生物医学的知識はこれまで、精神疾患に対する差別や偏見を軽減せず、増長させると信じられてきたが、東京大学大学院総合文化研究科進化認知科学研究センターの小塩靖崇特任研究員らのグループが実施した追跡調査で差別や偏見を緩和させることが分かった。研究グループは今回の知見が教育現場で応用されることを期待している。
東京大学によると、研究グループは平均年齢22歳の一般人179人を精神疾患に関する生物医学的内容と心理社会的な内容の講義を受ける2つのグループに無作為で分け、10分間の講義を実施、約1年間にわたって教育効果を追跡した。
生物医学的内容の講義では精神疾患の原因が脳にあり、神経伝達物質のアンバランスなどが不調を引き起こしていることを教えた。心理社会的内容の講義では精神疾患は4~5人に1人が生涯のうちに発症することや、回復へのメッセージなどを伝えた。
その結果、両グループとも精神疾患に対する差別や偏見が軽減されていることが分かった。
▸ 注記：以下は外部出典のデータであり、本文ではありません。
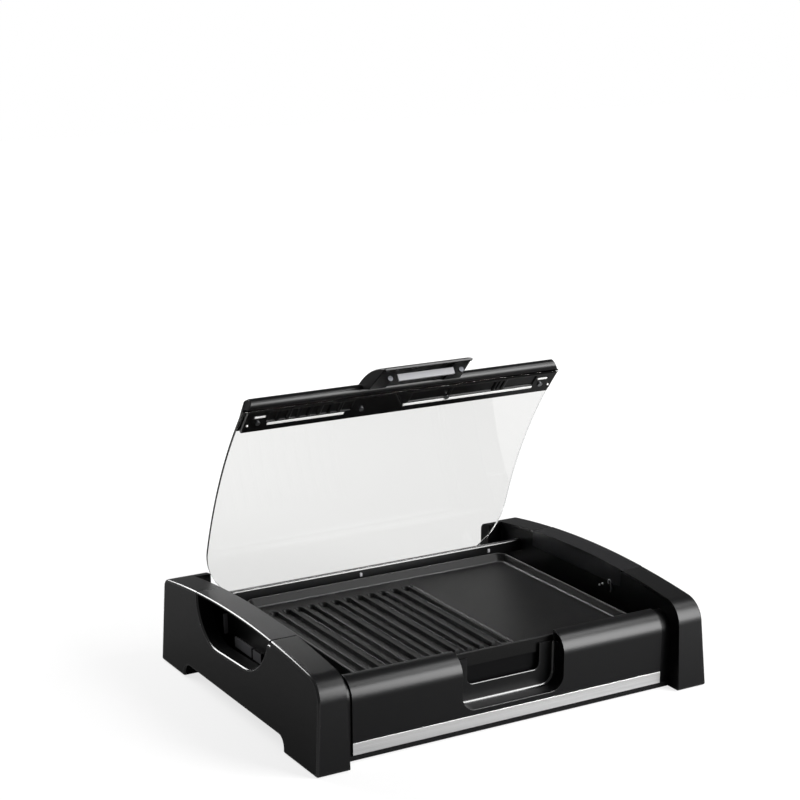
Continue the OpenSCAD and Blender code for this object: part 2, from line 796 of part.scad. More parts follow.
// Channel on the rear edge of the glass, between the hinge arms
module lid_rear_clamp() {
    z0 = glass_z(glass_back) - 9.5;
    h = 16;
    r = 2.5;
    color(black) lid_pose() difference() {
        along_x(-arm_x, arm_x) {
            translate([clamp_y, z0 + r]) square([clamp_d, h - 2 * r]);
            translate([clamp_y + r, z0]) square([clamp_d - 2 * r, h]);
            for (y = [r, clamp_d - r], z = [r, h - r]) translate([clamp_y + y, z0 + z]) circle(r);
        }
        along_x(-arm_x - 1, arm_x + 1)
            lid_band(glass_r - 0.02, glass_r + glass_t + 0.02, clamp_y - 5, glass_back + 0.1);
    }
}

// Arm from the end of the clamp down to the eye on its pin
module hinge_arm() {
    top = glass_z(glass_back) + 5;
    lid_pose() difference() {
        union() {
            rod_x(arm_x, arm_x + arm_t, hinge_y, hinge_z, eye_r);
            along_x(arm_x, arm_x + arm_t) polygon([[hinge_y - eye_r, hinge_z], [hinge_y - 2, hinge_z + 14],
                [clamp_y + 0.2, hinge_z + 20], [clamp_y + 0.2, top], [clamp_y + clamp_d, top],
                [clamp_y + clamp_d, hinge_z + 20], [hinge_y + eye_r, hinge_z]]);
        }
        rod_x(arm_x - 1, arm_x + arm_t + 1, hinge_y, hinge_z, pin_r + run_fit);
    }
}
module left_hinge_arm() { color("#8b8c8e") mirror([1, 0, 0]) hinge_arm(); }
module right_hinge_arm() { color("#8b8c8e") hinge_arm(); }

// Screws that hold the retainer to the frame
module lid_screws() {
    color(steel) lid_pose() at_lid_screws() translate([0, 0, -0.05]) rotate([180, 0, 0])
        screw(retainer_t - 0.2);
}

// Screws through the arms into the ends of the clamp
module clamp_screws() {
    color(steel) lid_pose() mirrored()
        translate([arm_x + arm_t, clamp_y + clamp_d / 2, glass_z(glass_back) - 4.8])
            rotate([0, 90, 0]) cylinder(h = 1.6, r = 3);
}

left_side_housing();
right_side_housing();
left_grip();
right_grip();
left_inner_wall();
right_inner_wall();
foot_pads();
housing_screws();
base_tray();
front_panel();
trim_strip();
recess_wall();
rear_wall();
rear_rail();
rail_studs();
rear_cover();
control_socket();
terminal_pins();
pan_supports();
heat_reflector();
drip_tray();
heating_element();
element_clips();
grill_plate();
left_hinge_pin();
right_hinge_pin();
lid_glass();
lid_front_frame();
lid_retainer();
lid_trim_line();
lid_handle();
handle_bar();
handle_screws();
lid_rear_clamp();
left_hinge_arm();
right_hinge_arm();
lid_screws();
clamp_screws();
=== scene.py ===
"""An electric indoor grill with a hinged glass lid, dressed piece by piece over its CAD solids."""

import math

import bmesh
import bpy
from mathutils import Matrix, Vector


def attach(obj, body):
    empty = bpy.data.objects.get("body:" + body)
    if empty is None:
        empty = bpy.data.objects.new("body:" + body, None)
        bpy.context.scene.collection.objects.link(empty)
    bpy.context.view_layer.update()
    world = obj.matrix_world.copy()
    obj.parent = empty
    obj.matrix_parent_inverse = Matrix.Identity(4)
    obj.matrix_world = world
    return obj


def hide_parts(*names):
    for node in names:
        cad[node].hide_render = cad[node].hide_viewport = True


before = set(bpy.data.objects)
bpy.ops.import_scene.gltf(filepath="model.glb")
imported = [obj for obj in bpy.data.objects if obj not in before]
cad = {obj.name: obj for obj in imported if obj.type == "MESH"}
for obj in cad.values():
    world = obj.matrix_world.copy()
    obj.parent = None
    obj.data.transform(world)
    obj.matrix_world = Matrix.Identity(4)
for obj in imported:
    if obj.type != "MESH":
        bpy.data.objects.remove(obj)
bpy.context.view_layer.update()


# Side housings: injection-moulded black shells, one at each end, screwed to the base. The
# outer side leans in, the crest is a long arch, and a polished bead runs round every edge.
# Sizes are in millimetres; x runs along the grill, y from front to rear and z up.
MM = 0.001
HALF_W = 270
HALF_D = 210
INNER_X = 228
SOLE_Z = 1
CREST_Z = 123
ARCH_R = 1388
ARCH_Z = CREST_Z - ARCH_R
SIDE_LEAN = math.tan(math.radians(4.3))
FRONT_LEAN = 3.8
FRONT_R = 30
REAR_R = 10
FRONT_RUN = 8
REAR_RUN = 4
SHELL_T = 2.8
COLLAR = 19
EDGE_BEAD = 2.8
GRIP_Y = (-84, 113.5)
LEDGE_Z = 113.8
BEAD = 1  # the place of a piece's polished finish, after its plain one
OPENING_FRONT = ((-18, 126), 59.6, 191.8, 268)
OPENING_REAR = ((52, 128), 64.2, 270, 338)
FOOT_GAP_Y = (-128, 142)
FOOT_GAP_Z = 18
FOOT_GAP_R = 14


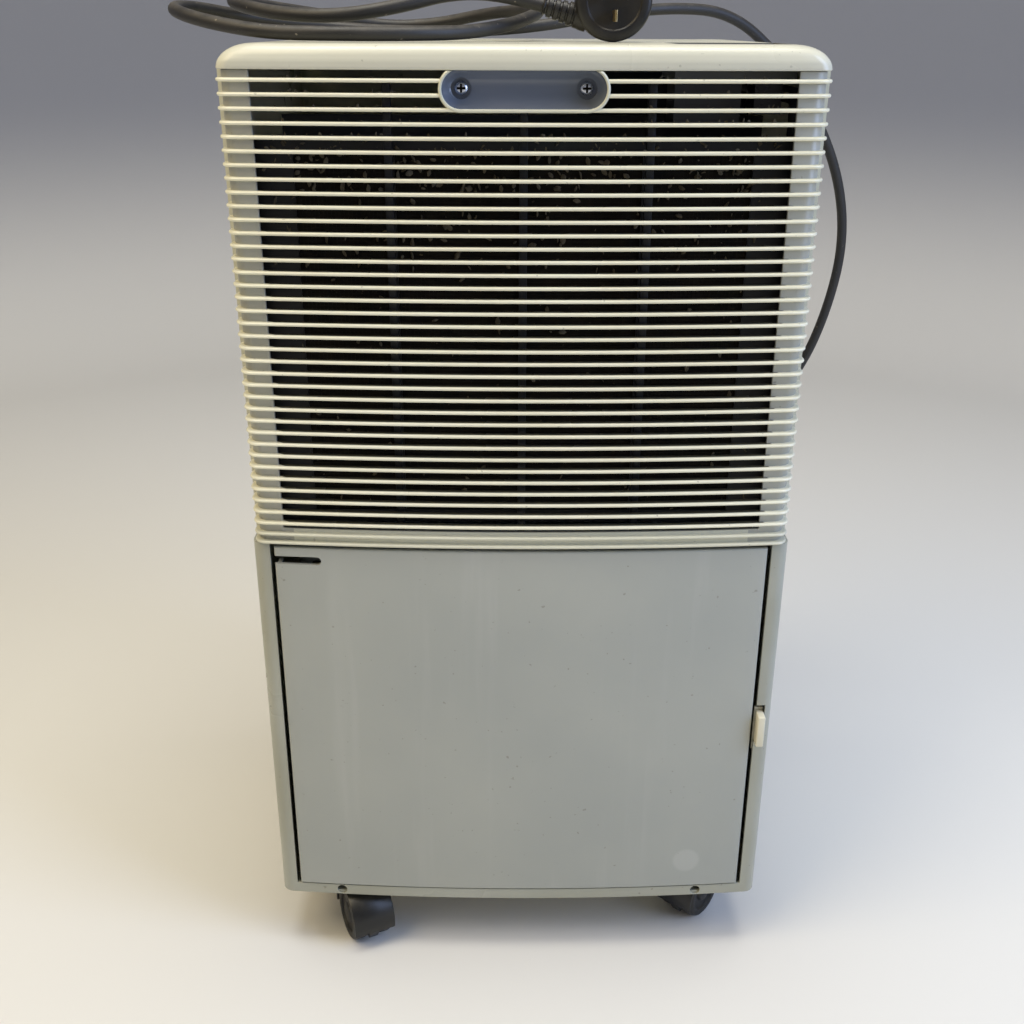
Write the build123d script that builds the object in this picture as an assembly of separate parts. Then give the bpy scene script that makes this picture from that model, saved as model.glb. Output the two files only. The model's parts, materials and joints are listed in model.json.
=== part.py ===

さらに、男性より女性、21~57歳の成人より15~18歳の若者で効果が大きいことも明らかになった。
医学界ではこれまで、専門家合意で生物医学的知識が精神疾患に対する差別や偏見を増長させると考えられてきたが、治療メカニズムなど生物医学的知識の教育が差別や偏見を軽減したとする研究もあり、議論が続いていた。